The shocking details emerging from the Standard Gauge Railway (SGR) contractual agreements have put to rest the puzzle around Jubilee’s government's empty rhetoric.
Evidentially, it never made sense how the government kept on reporting robust Gross Domestic Product growth rates that never seemed to reflect for households, businesses and even on government revenues. As it turns out, these were conduits to profit highly connected people in government and their associates.
Figuratively, it would seem these infrastructure projects were being plucked somewhere in Beijing, planted in the country and a debt voucher issued to the taxpayer. It is inconceivable how senior government officers could ever sign contracts under such terms.
There is every reason to believe these contracts were driven by private interests from highly placed and connected persons. Equally, they open a can of worms on the level of either incompetence or mediocrity of those entrusted with the responsibility to safeguard our national interests and public good.
Articles 1 and 2 guarantee the sovereignty of the people, the republic and the supremacy of the Constitution. Article 201 unambiguously defines the minimum standards applicable in the management and administration of public resources. By deed of these articles, the enabling legislations and our shared heritage, it would mean there are sacred installations that preserve this sovereignty. Port of entries into the country will rank very high in this pecking order.
Ignored red flags
Important questions emerge from the SGR contracts: Under what circumstances did authorised officers of government subject a strategic port of entry to a loan obligation of a project that the port as a corporate was not even the developer? Under which law does the Kenya Ports Authority assume the ultimate risk and financial responsibilities of Kenya Railways? With whose authority did a public entity subject such a strategic national and security installation under the law of another sovereign state?
For instance, how can arbitration be done in the foreign capital of the contractor? Whose laws shall apply in such arbitration? If Article 201 (a) demands openness, transparency, accountability and public participation, under whose constitution was the contract secrecy clauses made?
These revelations are dumbfounding, but the red flags have always been there. I remember watching with dismay a submission by one-time Minister for Transport, Amos Kimunya, either in 2011 or 2012, to a Parliamentary committee investigating corruption allegations on a consultancy for SGR designs. The contract value was about Sh3 billion to a Japanese firm that initially had worn the design contract.
Kimunya argued that he should be congratulated, instead of being investigated, for saving the country at least Sh3 billion by cancelling the contract from the Japanese firm. In his wisdom, or lack of it, as the minister in charge, the decision to award the then-unknown China Road and Bridge Corporation (CRBC) was because they had offered to do the designs for free. Now, imagine a foreign company volunteering free consulting services for such a complex project to a sovereign state.
When did countries become lovers to exchange such pleasant surprises?
I’m on record here stating that the cardinal rule of any geo-economic political engagement is purely informed by perpetual national interests. It thus becomes a primary responsibility for each country to advance and protect the interests of its citizens.

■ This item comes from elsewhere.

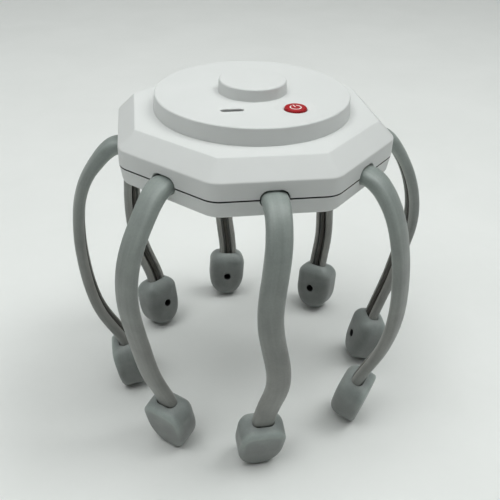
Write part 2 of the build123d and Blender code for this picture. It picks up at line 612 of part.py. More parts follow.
# ------------------------------------------------------------------- the legs
for k in LEG_ANGLE:
    out, side = leg_axes(k)
    planes = [leg_plane(k, u) for u in STATIONS]
    root = out * HINGE_R + Vector(0, 0, SEAM_Z)

    with BuildPart() as sleeve:
        # rounded root that turns in the wall opening
        with BuildSketch(Plane(origin=root, x_dir=out, z_dir=side * -1)):
            Circle(LEG_T / 2)
            with Locations((LEG_T, 0)):
                Rectangle(2 * LEG_T, 2 * LEG_T, mode=Mode.SUBTRACT)
        extrude(amount=LEG_W / 2, both=True)
        arcs = sleeve.edges().filter_by(GeomType.CIRCLE)
        fillet(arcs, LEG_R)
        with BuildSketch(Plane(origin=root, x_dir=side, z_dir=out)):
            with Locations((0, -LEG_T / 2 + GROOVE_D / 2 - 0.5)):
                Rectangle(GROOVE_W, GROOVE_D + 1)
            with Locations((0, CORE_OFF)):
                Circle(CORE_D / 2)
        extrude(amount=-5, mode=Mode.SUBTRACT)
        # grooved and bored length
        for plane in planes:
            with BuildSketch(plane):
                RectangleRounded(LEG_W, LEG_T, LEG_R)
                with Locations((0, -LEG_T / 2 + GROOVE_D / 2 - 0.5)):
                    Rectangle(GROOVE_W, GROOVE_D + 1, mode=Mode.SUBTRACT)
                with Locations((0, CORE_OFF)):
                    Circle(CORE_D / 2, mode=Mode.SUBTRACT)
        loft()
        with BuildSketch(planes[-1]):
            RectangleRounded(LEG_W, LEG_T, LEG_R)
            with Locations((0, -LEG_T / 2 + GROOVE_D / 2 - 0.5)):
                Rectangle(GROOVE_W, GROOVE_D + 1, mode=Mode.SUBTRACT)
            with Locations((0, CORE_OFF)):
                Circle(CORE_D / 2, mode=Mode.SUBTRACT)
        extrude(amount=SOCKET_IN)
    save(sleeve, f"leg_{k}_sleeve")

    for name, size, offset, tail, tip in (
        ("core", CORE_D, CORE_OFF, 1.6, SOCKET_IN),
        ("lead", LEAD_D, LEAD_OFF, 1.9, SOCKET_IN + 0.6),
    ):
        with BuildPart() as wire:
            with BuildSketch(planes[0]):
                with Locations((0, offset)):
                    Circle(size / 2)
            extrude(amount=-tail)
            for plane in planes:
                with BuildSketch(plane):
                    with Locations((0, offset)):
                        Circle(size / 2)
            loft()
            with BuildSketch(planes[-1]):
                with Locations((0, offset)):
                    Circle(size / 2)
            extrude(amount=tip)
        save(wire, f"leg_{k}_{name}")

    with BuildPart() as pad:
        with Locations(pad_plane(k).location):
            add(pad_form.part)
    save(pad, f"leg_{k}_pad")

    with BuildPart() as motor:
        with Locations(pad_plane(k).location):
            add(motor_form.part)
    save(motor, f"leg_{k}_motor")
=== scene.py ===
import math

import bmesh
import bpy
import numpy as np
from mathutils import Matrix, Vector, noise
from mathutils.geometry import tessellate_polygon


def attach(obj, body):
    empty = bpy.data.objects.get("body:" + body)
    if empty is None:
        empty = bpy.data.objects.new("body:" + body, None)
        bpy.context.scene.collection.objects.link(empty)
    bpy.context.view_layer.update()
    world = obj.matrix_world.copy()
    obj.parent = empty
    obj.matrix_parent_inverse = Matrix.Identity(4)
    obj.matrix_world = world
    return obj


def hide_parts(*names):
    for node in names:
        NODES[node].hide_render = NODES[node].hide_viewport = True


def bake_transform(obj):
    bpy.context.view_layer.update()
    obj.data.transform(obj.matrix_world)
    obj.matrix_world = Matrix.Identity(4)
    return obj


# Electric scalp massager: an eight-sided housing on eight bendable legs.
# Lengths in the shape code are millimetres; meshes are made in metres.

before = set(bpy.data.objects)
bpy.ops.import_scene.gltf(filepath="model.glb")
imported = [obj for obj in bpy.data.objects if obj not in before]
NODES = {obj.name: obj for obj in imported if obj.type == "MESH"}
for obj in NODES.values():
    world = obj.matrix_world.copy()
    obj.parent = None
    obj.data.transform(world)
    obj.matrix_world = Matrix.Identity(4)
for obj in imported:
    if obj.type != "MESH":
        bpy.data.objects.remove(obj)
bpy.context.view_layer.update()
MM = 0.001


# ------------------------------------------------------------------ the camera
def make_camera():
    place = Vector((-47.0588, -277.7572, 262.7667)) * MM
    right = Vector((0.98763281, -0.15484705, 0.02457292))
    up = Vector((0.06412569, 0.54197586, 0.83794395))
    back = right.cross(up)
    cam = bpy.data.objects.new("camera", bpy.data.cameras.new("camera"))
    bpy.context.scene.collection.objects.link(cam)
    turn = Matrix((right, up, back)).transposed().to_4x4()
    cam.matrix_world = Matrix.Translation(place) @ turn
    cam.data.sensor_width = 36.0
    cam.data.lens = 36.0 * 652.31 / 500.0
    cam.data.clip_start, cam.data.clip_end = 0.01, 50.0
    cam.data.dof.use_dof = False
    bpy.context.scene.camera = cam


make_camera()


# ------------------------------------------------------------------- materials
def add_node(tree, kind, **settings):
    n = tree.nodes.new(kind)
    for key, value in settings.items():
        setattr(n, key, value)
    return n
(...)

Fast forward, as the contract implementation took shape, Rwanda and Uganda pulled out in quick succession. While the actual details as to why the two EAC comrades pulled out of the deal have never been made public, it is acknowledged within diplomatic circles that the cost of corruption padded into the project informed there choices. This not only put into serious question the commercial viability of the project, but also culminated into its termination in what the media characterised as the ‘middle of nowhere’. The contractor and their financial partners ultimately refused to finance phase three of the project citing lack of economic viability.
The controversial policies on cargo handling from the Port of Mombasa and consolidation of all port agencies through an executive order cap the icing on the cake.
To the apologetics of the failures of the Jubilee administration, the taxpayers shouldn’t ask questions because they can see the pieces of infrastructure. The same narrative has been extended to the Expressway, a project by the same contractor and equally shrouded in mystery. Similar to the SGR, the cost of the project kept on shifting beyond even the legal limits of the allowable contract variations. At some point, information leaked that the cost of telephone services for five engineers attached to the SGR project was billed at Sh5 million.
As a civilized nation, we cannot fail to honor the contractual and financial responsibilities of the projects. The failures of the responsible government officers and their political benefactors cannot delegitimize the contracts. But we must ask the hard questions and those found culpable brought to account.
There are three lessons and action points to pick from this mess going forward.
One, a time has come when the country must develop standard contracting documents that must be binding at all levels of government. It is no longer tenable to leave details and specification of public contracts to any public officer.
Two, we must ask the relevance of the Attorney General (AG). Such a contract could never have been concluded without the involvement of the AG. Did he give his advisory? What was it or why was it not complied with?
Finally, it is time to define the minimum acceptable standards in terms of transfer in skills and technology for any foreign contractor doing contracts in the country.
As a precaution, it is probably also time we suspended the project financing and public-private partnership models until we fix our national values.